Comment êtes-vous entré en contact avec la population amérindienne ?

Les Yanomami n’acceptent pas de vous accueillir et de partager leurs savoirs simplement parce que vous devez rédiger une thèse dont ils ne savent rien. Je suis donc resté longtemps dans une « période d’essai », au cours de laquelle ils se sont efforcés de me jauger. Au bout d’un certain temps, ils ont commencé à s’interroger sur ma persistance : pourquoi est-ce que ce jeune homme est-il encore là ? Nous lui faisons toutes les farces possibles, nous nous moquons de lui, nous le perdons dans la forêt, mais il est toujours là et son seul intérêt semble être d’apprendre. Ils ont donc fini par m’enseigner des rudiments de leur langue et de leur tradition, mais toujours dans le but, souvent très explicite, que je puisse servir de traducteur entre eux et les Blancs dont ils voyaient les machines déchirer la forêt. Un pacte s’est ainsi noué. Ceci dit, gardons-nous des faux-semblants.
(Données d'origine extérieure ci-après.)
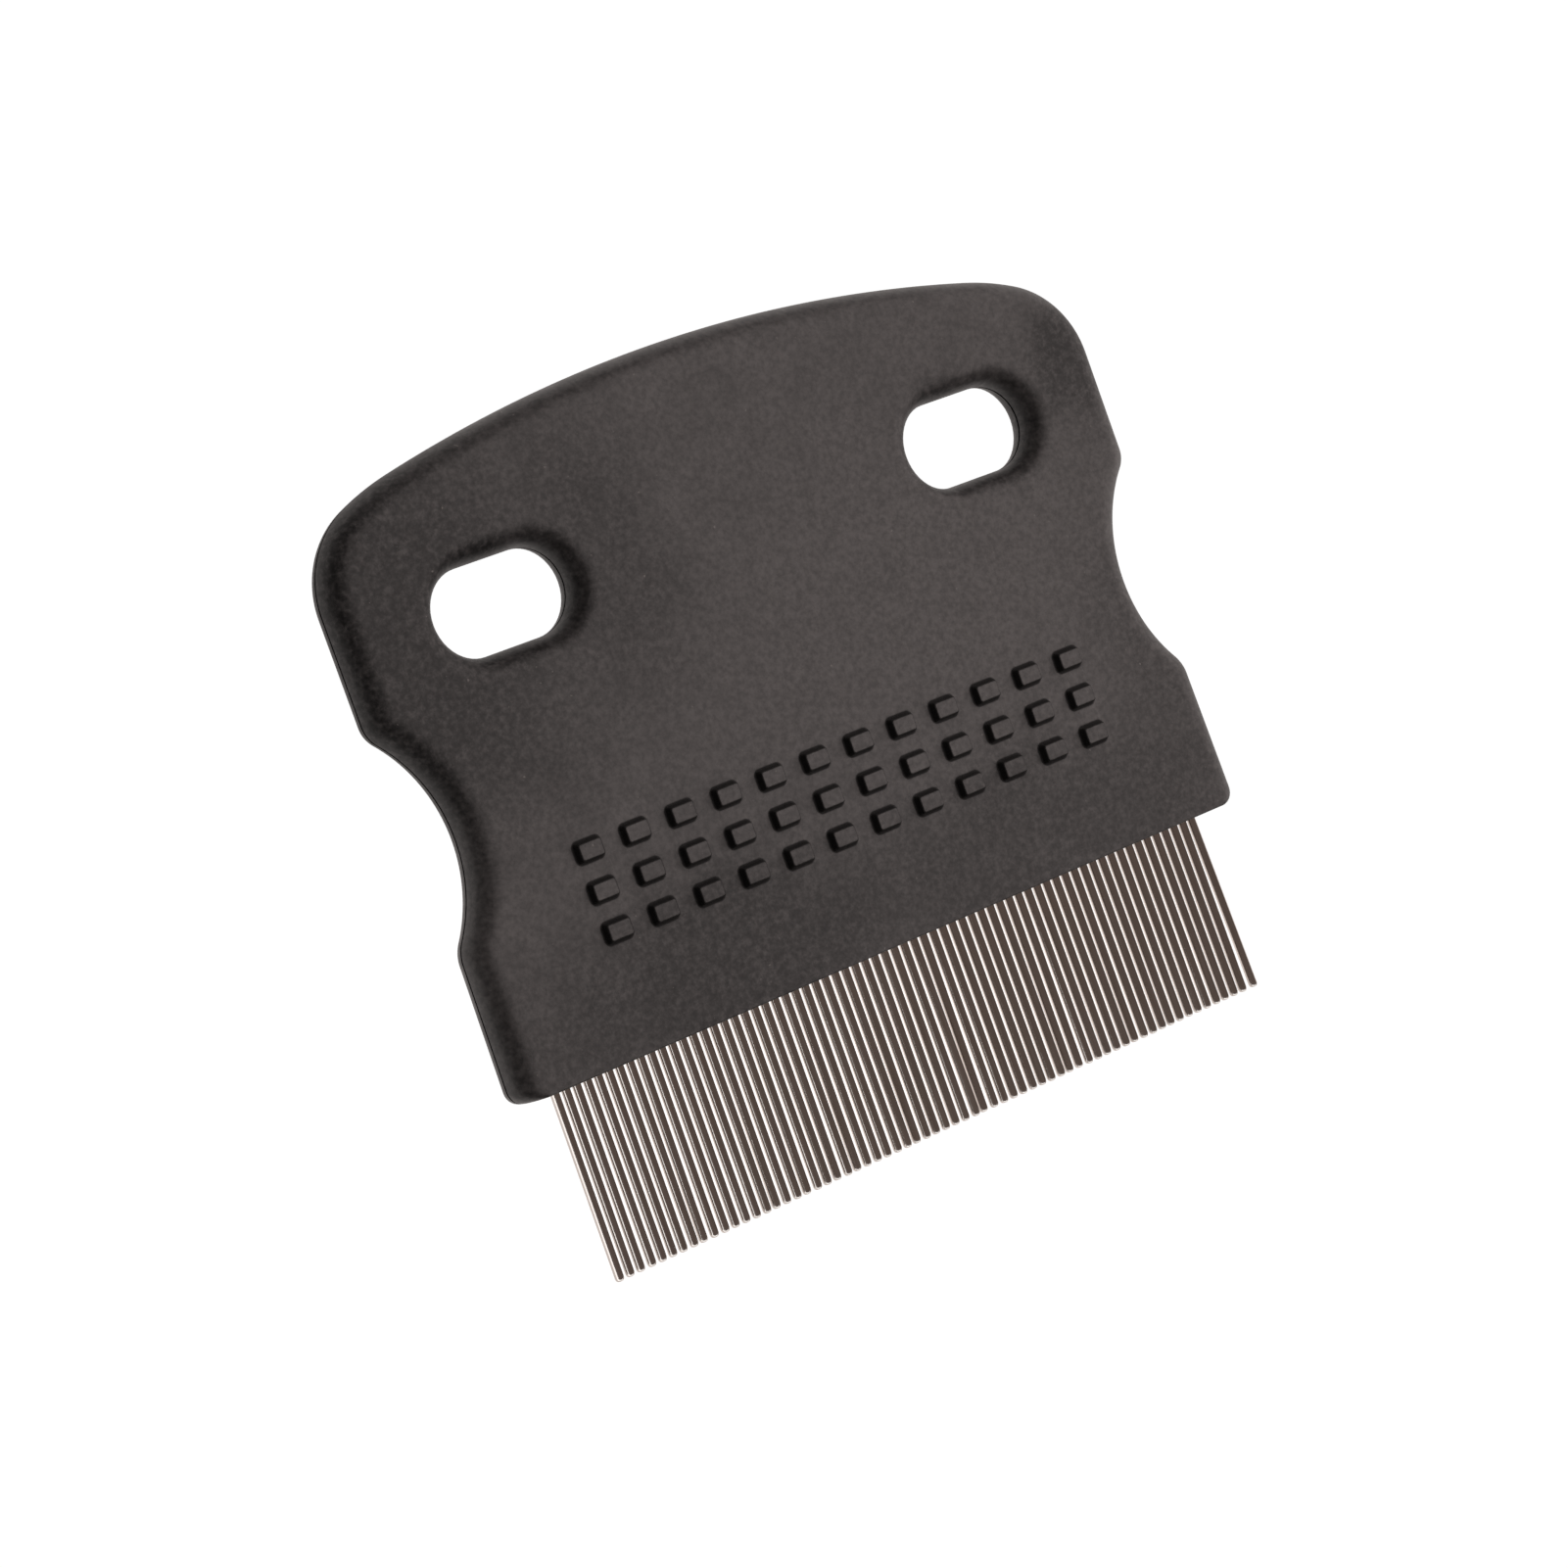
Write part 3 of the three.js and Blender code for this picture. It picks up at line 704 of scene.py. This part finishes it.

La littérature spécialisée insiste trop souvent sur les contacts personnels privilégiés et évoque même une sorte d’« adoption » de l’ethnologue, comme si la rencontre ethnographique relevait de l’héroïsme exotisant et de la séduction. C’est un peu du pipeau, si vous me permettez l’expression. Évidemment, les gens qui vous accueillent vous considèrent un peu plus fréquentable que les étrangers qu’ils ont connus auparavant ; cependant ils ont aussi des intérêts stratégiques derrière la tête. Lorsqu’ils ont sous la main un jeune anthropologue intéressé par leurs affaires et qui finit par parler leur langue, ils ont évidemment l’idée à la fois d’en tirer des informations mais également de faire passer à travers lui des messages vers le monde extérieur. C’est ce que j’ai appelé le « pacte ethnographique ». Je me suis donc fait le traducteur de leur monde et inversement. Ou bien j’assumais explicitement ce pacte, dont j’ai rapidement pris conscience, ou bien je m’en retournais faire autre chose de ma vie. J’ai choisi de persister et de travailler avec les Yanomami depuis quarante-sept ans.